>> Start EXTRACTED RECORDS

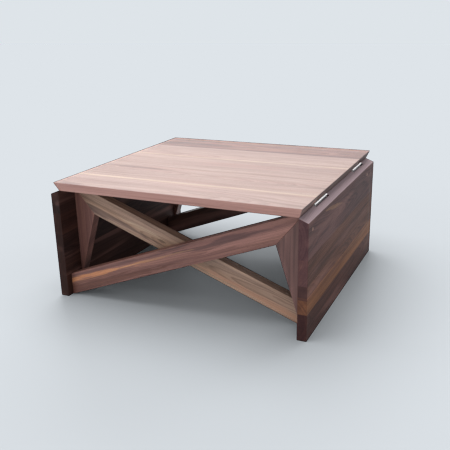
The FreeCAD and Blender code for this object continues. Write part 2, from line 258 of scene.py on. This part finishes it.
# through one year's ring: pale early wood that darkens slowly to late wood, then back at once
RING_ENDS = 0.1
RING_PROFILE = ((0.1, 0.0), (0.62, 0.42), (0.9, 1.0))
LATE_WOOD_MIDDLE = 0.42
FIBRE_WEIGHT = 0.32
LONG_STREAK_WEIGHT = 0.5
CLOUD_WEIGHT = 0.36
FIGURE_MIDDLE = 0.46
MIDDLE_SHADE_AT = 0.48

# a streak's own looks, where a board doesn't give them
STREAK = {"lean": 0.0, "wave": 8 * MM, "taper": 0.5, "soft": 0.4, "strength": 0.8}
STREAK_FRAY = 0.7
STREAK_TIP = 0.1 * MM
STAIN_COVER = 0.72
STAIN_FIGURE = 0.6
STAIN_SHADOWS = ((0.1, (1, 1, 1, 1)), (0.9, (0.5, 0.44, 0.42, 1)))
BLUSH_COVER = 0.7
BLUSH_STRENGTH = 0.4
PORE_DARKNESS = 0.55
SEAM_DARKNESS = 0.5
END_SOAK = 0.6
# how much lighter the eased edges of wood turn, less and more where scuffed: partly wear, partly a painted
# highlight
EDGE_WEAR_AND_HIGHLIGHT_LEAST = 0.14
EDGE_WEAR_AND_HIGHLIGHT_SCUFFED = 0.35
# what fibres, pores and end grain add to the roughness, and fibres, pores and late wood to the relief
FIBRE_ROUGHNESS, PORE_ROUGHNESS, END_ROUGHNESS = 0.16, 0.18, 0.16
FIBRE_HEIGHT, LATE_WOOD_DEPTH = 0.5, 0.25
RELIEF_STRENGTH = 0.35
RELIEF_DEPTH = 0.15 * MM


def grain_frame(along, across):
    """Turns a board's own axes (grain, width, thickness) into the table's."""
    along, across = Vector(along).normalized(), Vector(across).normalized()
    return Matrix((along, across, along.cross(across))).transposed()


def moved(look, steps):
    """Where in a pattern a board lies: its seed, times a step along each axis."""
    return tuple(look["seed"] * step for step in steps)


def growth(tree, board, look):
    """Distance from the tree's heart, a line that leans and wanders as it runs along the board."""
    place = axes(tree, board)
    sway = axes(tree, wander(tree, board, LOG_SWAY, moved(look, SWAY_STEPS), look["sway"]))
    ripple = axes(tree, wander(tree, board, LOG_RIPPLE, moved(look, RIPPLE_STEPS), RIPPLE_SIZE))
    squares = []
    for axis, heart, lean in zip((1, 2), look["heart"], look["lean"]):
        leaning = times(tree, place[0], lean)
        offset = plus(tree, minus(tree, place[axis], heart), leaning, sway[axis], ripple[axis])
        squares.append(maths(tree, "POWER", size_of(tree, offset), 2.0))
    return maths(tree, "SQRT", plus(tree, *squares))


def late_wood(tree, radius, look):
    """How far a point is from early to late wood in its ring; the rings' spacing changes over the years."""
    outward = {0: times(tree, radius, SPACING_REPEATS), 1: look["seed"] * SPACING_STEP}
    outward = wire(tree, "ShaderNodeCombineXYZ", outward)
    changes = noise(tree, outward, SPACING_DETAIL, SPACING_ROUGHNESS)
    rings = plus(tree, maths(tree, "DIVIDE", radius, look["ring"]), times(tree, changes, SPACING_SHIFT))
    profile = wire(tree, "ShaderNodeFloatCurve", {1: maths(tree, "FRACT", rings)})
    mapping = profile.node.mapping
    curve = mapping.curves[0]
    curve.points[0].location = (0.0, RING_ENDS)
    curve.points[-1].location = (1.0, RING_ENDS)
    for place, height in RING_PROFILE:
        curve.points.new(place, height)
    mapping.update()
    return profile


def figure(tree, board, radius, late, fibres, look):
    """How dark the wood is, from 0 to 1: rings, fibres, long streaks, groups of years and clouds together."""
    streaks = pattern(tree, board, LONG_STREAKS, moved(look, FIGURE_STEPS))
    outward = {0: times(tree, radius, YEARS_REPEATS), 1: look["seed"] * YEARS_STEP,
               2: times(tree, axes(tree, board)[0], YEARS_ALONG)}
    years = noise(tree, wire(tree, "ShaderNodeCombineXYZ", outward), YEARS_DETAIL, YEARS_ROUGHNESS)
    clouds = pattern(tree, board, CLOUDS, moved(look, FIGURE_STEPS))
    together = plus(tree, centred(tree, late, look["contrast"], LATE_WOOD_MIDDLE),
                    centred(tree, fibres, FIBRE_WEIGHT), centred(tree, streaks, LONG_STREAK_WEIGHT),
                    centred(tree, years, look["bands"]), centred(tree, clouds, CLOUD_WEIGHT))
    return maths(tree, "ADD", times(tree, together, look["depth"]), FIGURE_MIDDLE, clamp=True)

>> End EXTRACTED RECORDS
>> Start EXTRACTED RECORDS

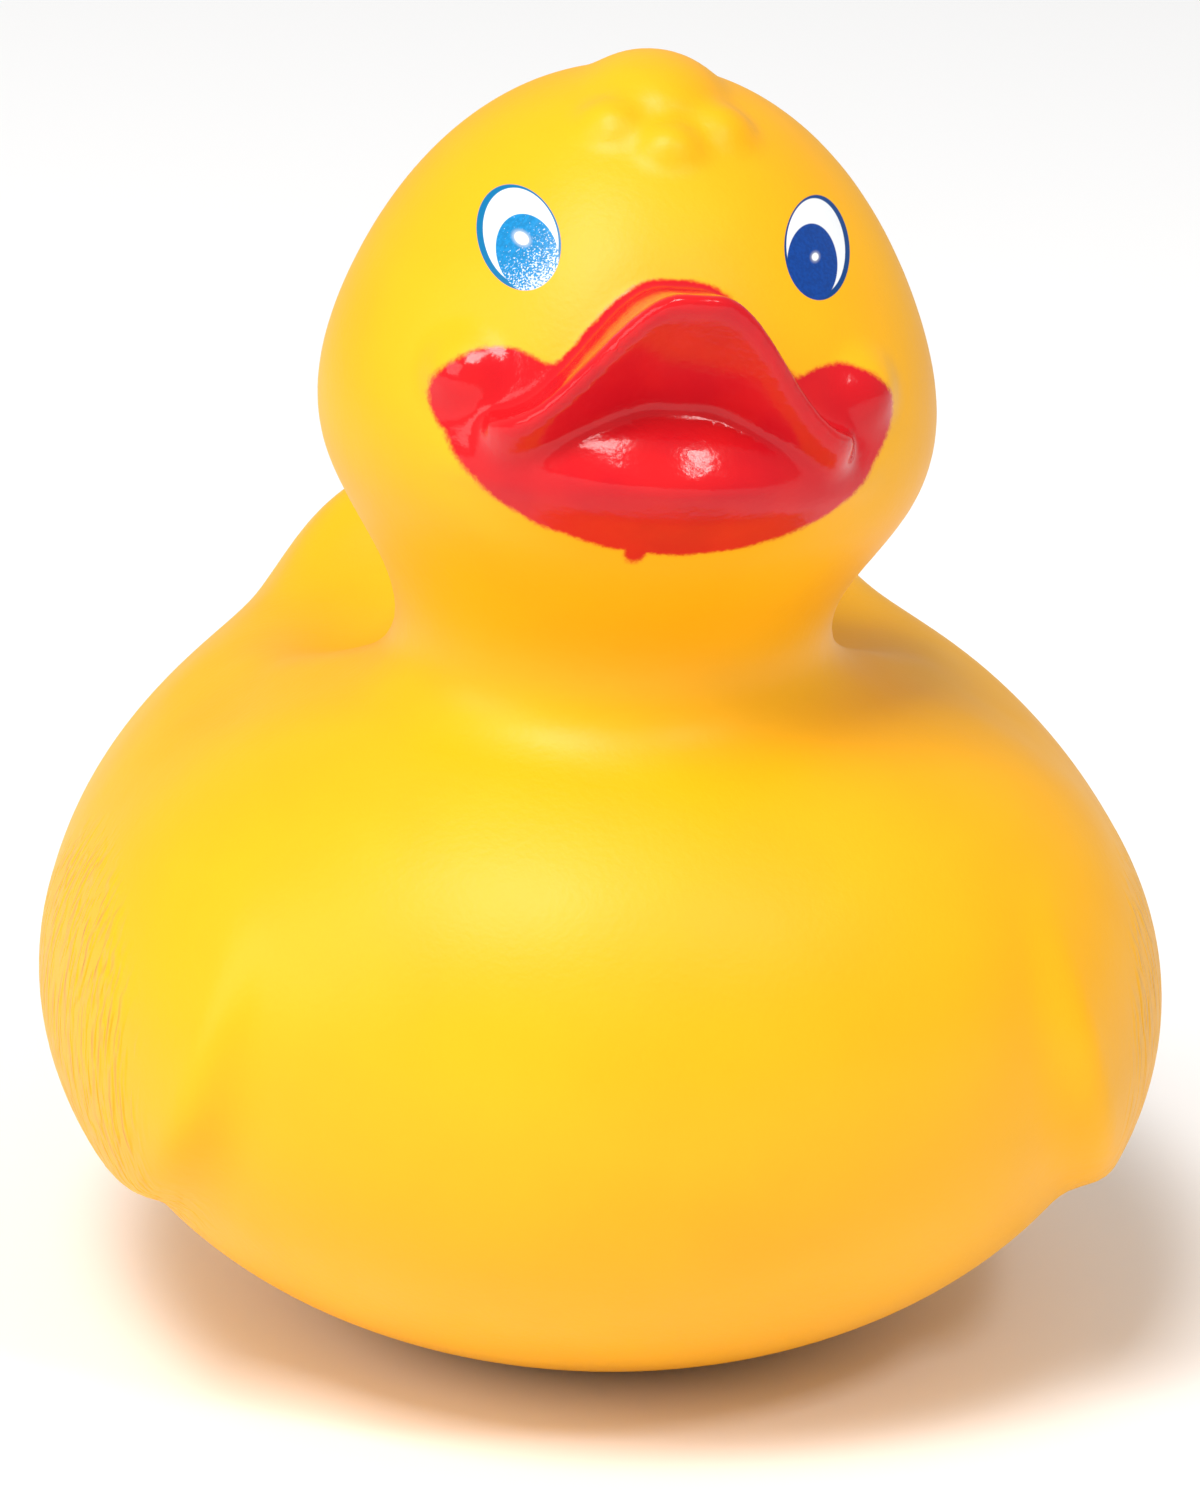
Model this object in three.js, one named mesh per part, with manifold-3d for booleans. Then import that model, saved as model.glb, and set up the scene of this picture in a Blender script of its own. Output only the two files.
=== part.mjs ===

>> End EXTRACTED RECORDS

• **PROBLEM STATEMENT**:
Read the lines above. Gather those in which the string "object" is found.

• **TASK RESULT**:
The FreeCAD and Blender code for this object continues. Write part 2, from line 258 of scene.py on. This part finishes it.
Model this object in three.js, one named mesh per part, with manifold-3d for booleans. Then import that model, saved as model.glb, and set up the scene of this picture in a Blender script of its own. Output only the two files.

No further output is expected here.